* **PROBLEM REQUIREMENTS**: Quote the full listing word for word.

* **DATA SECTION**:
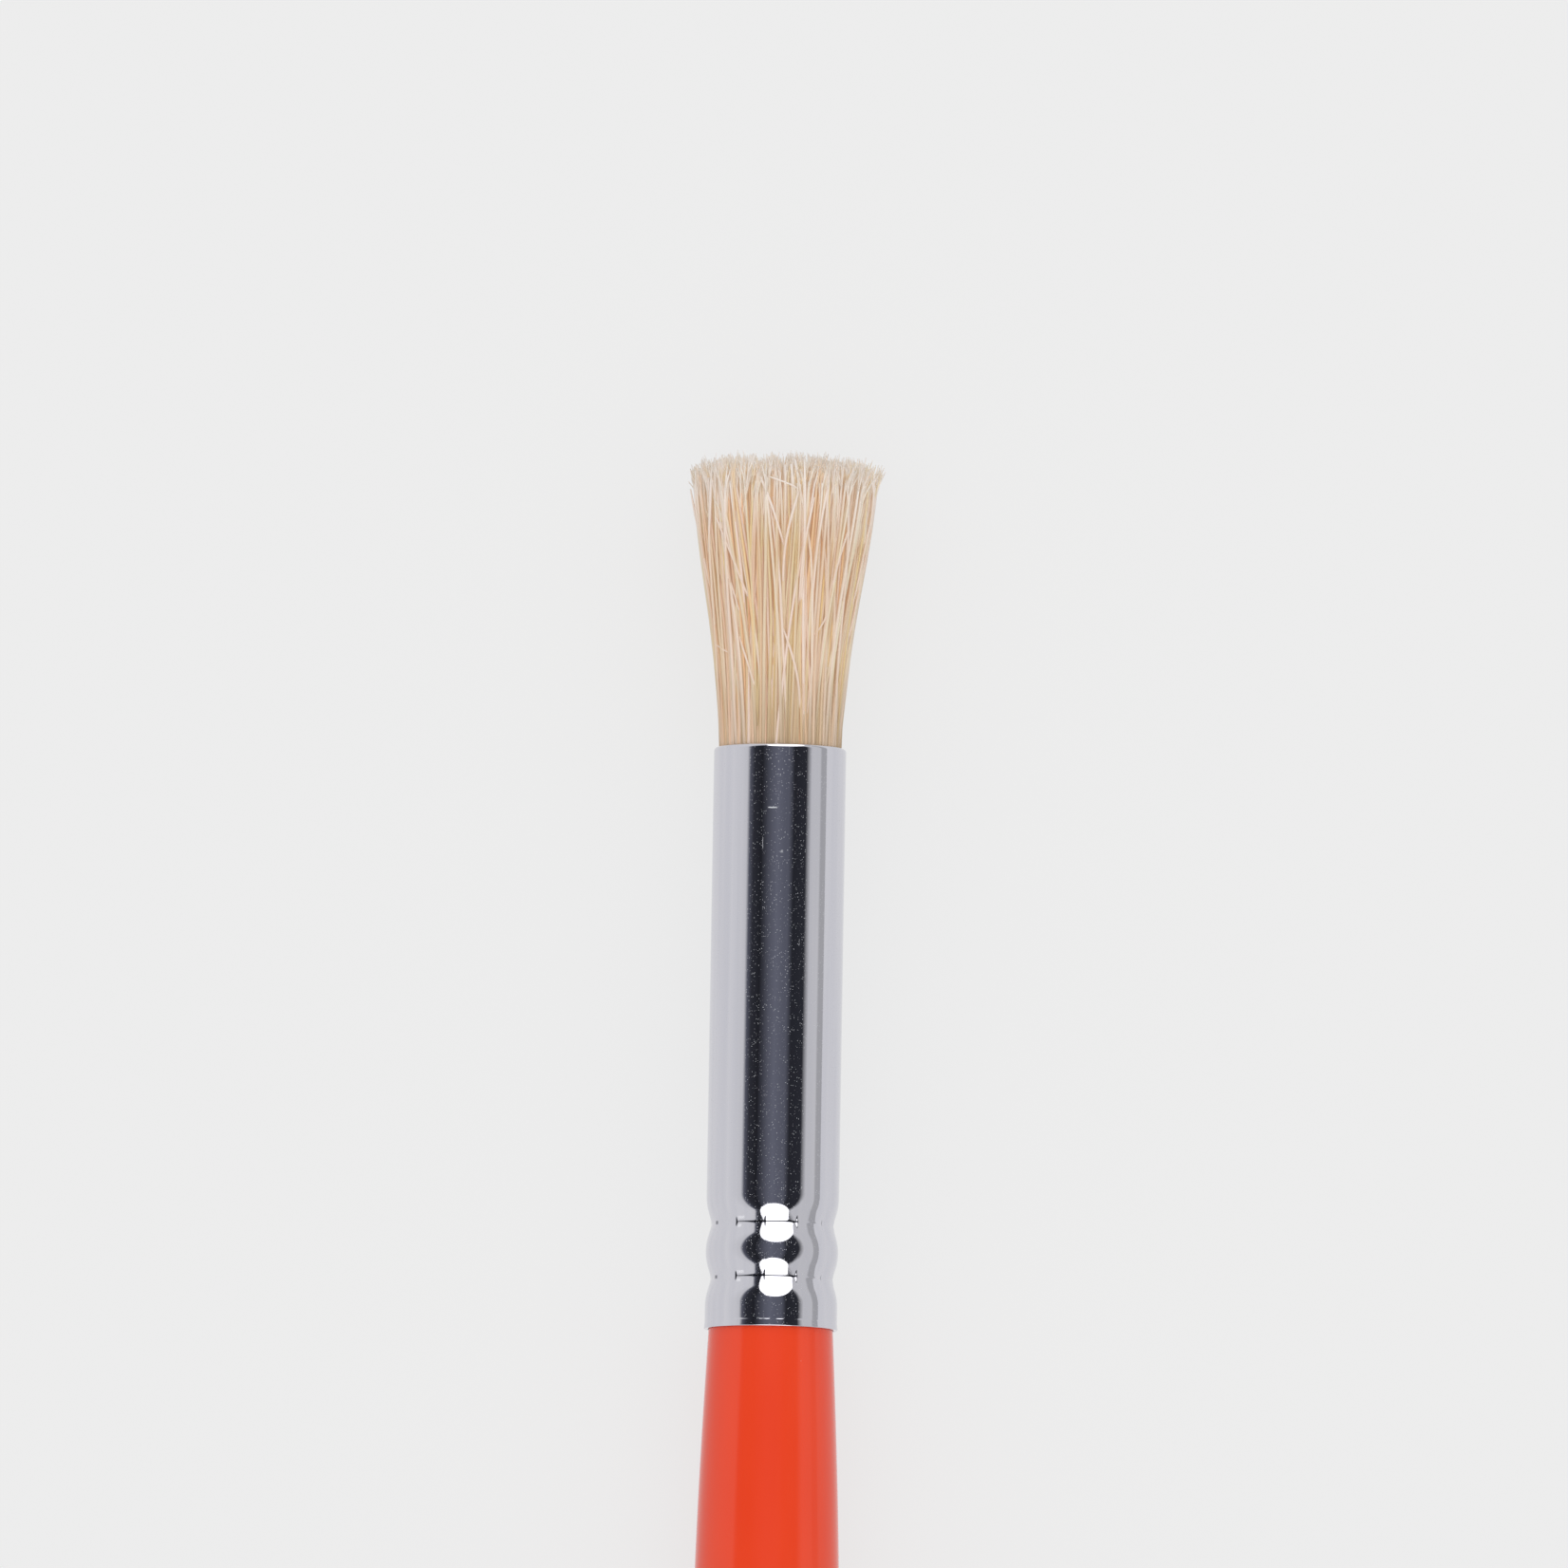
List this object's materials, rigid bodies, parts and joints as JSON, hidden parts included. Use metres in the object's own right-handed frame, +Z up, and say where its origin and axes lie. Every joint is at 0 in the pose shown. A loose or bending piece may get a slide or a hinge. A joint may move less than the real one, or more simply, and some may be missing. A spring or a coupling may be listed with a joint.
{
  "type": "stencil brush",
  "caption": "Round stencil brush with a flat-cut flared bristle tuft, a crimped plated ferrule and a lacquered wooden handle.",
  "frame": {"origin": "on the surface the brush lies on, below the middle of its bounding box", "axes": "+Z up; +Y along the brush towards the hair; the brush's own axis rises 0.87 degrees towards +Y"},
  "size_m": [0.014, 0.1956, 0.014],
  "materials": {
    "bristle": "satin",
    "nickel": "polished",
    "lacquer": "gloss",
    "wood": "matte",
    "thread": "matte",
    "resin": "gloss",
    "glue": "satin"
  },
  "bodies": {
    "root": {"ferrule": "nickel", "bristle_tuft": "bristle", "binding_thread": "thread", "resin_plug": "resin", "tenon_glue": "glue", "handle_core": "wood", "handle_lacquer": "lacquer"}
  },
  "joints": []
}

* **TASK RESPONSE**:
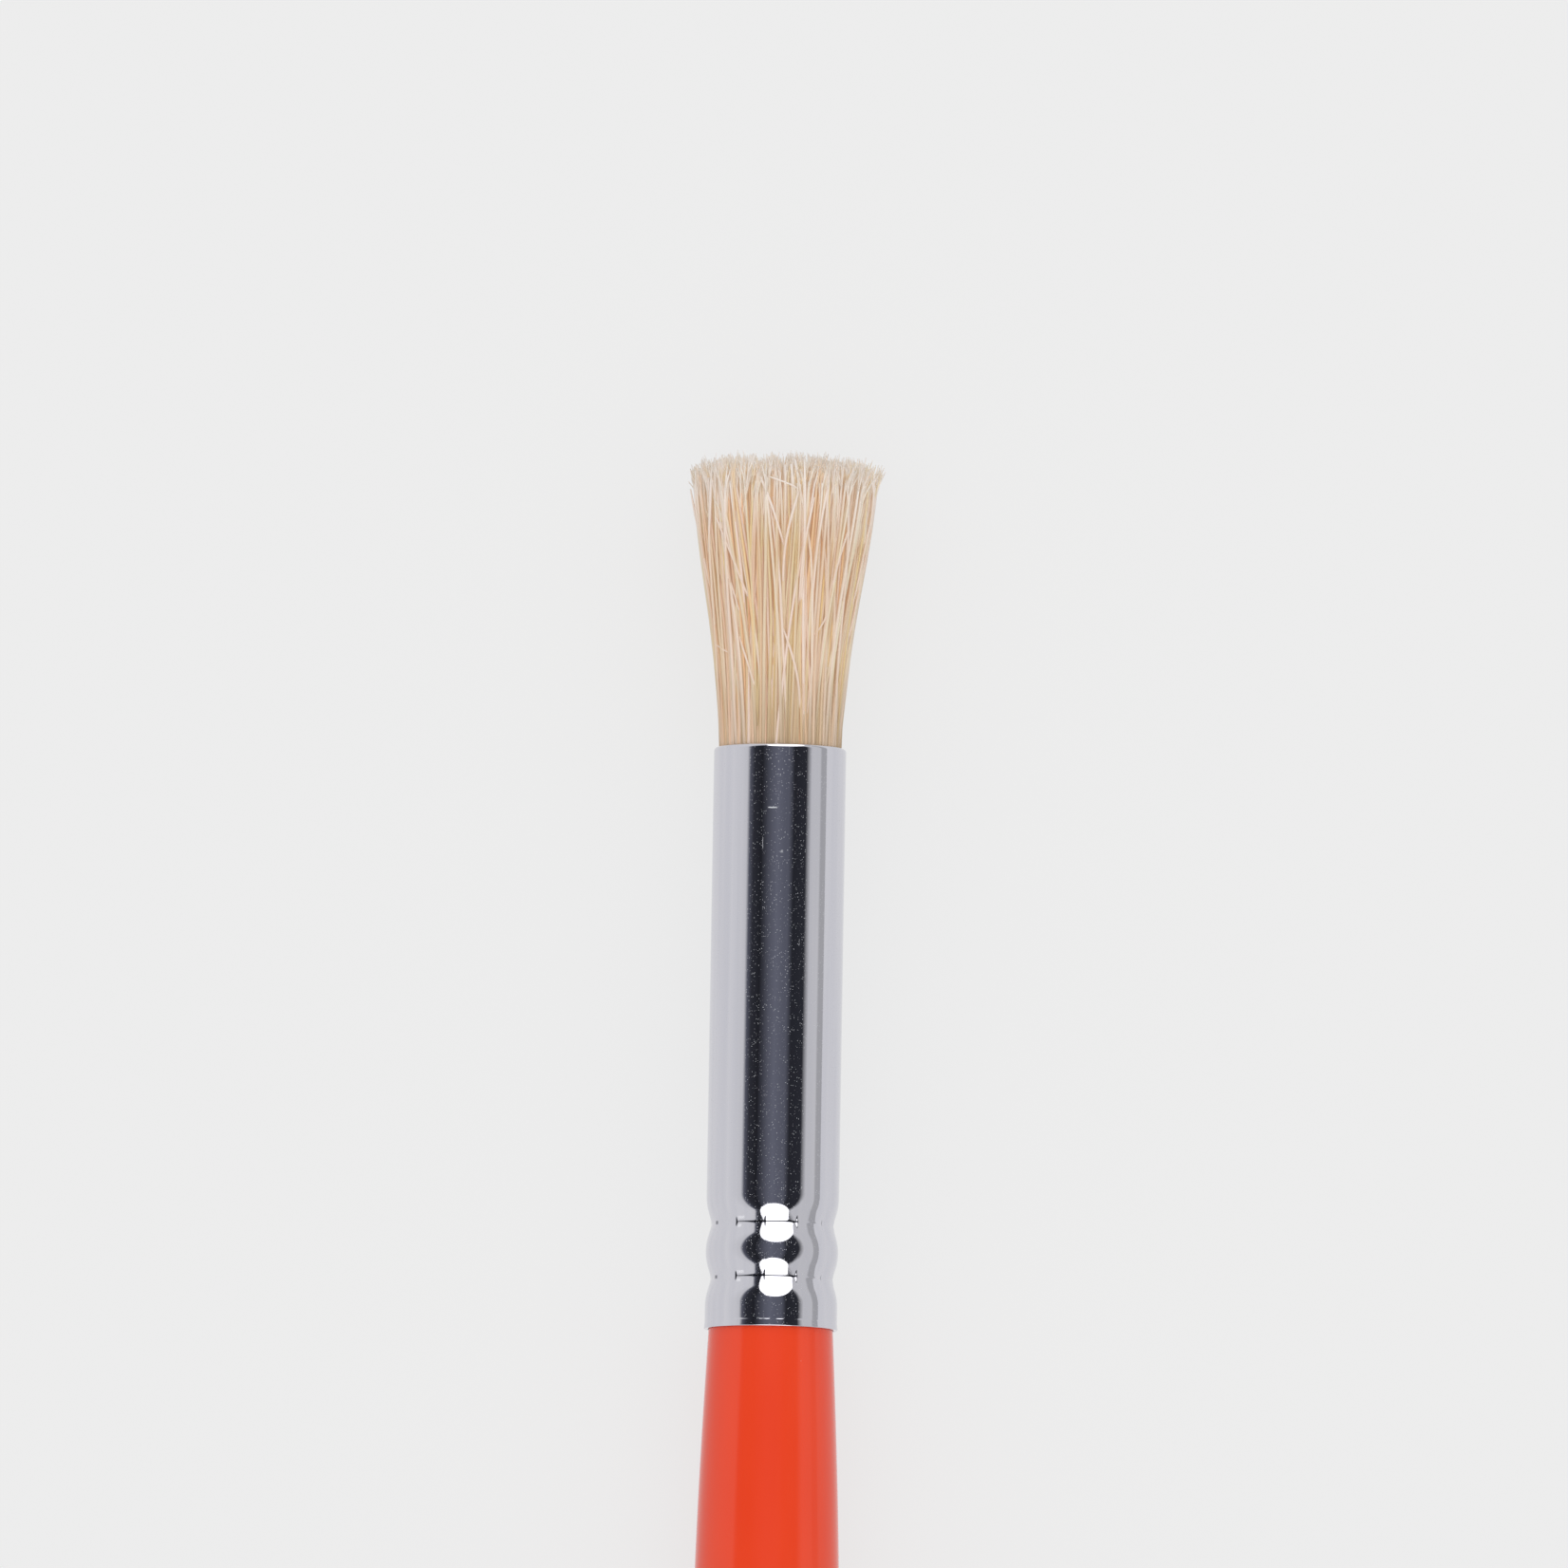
List this object's materials, rigid bodies, parts and joints as JSON, hidden parts included. Use metres in the object's own right-handed frame, +Z up, and say where its origin and axes lie. Every joint is at 0 in the pose shown. A loose or bending piece may get a slide or a hinge. A joint may move less than the real one, or more simply, and some may be missing. A spring or a coupling may be listed with a joint.
{
  "type": "stencil brush",
  "caption": "Round stencil brush with a flat-cut flared bristle tuft, a crimped plated ferrule and a lacquered wooden handle.",
  "frame": {"origin": "on the surface the brush lies on, below the middle of its bounding box", "axes": "+Z up; +Y along the brush towards the hair; the brush's own axis rises 0.87 degrees towards +Y"},
  "size_m": [0.014, 0.1956, 0.014],
  "materials": {
    "bristle": "satin",
    "nickel": "polished",
    "lacquer": "gloss",
    "wood": "matte",
    "thread": "matte",
    "resin": "gloss",
    "glue": "satin"
  },
  "bodies": {
    "root": {"ferrule": "nickel", "bristle_tuft": "bristle", "binding_thread": "thread", "resin_plug": "resin", "tenon_glue": "glue", "handle_core": "wood", "handle_lacquer": "lacquer"}
  },
  "joints": []
}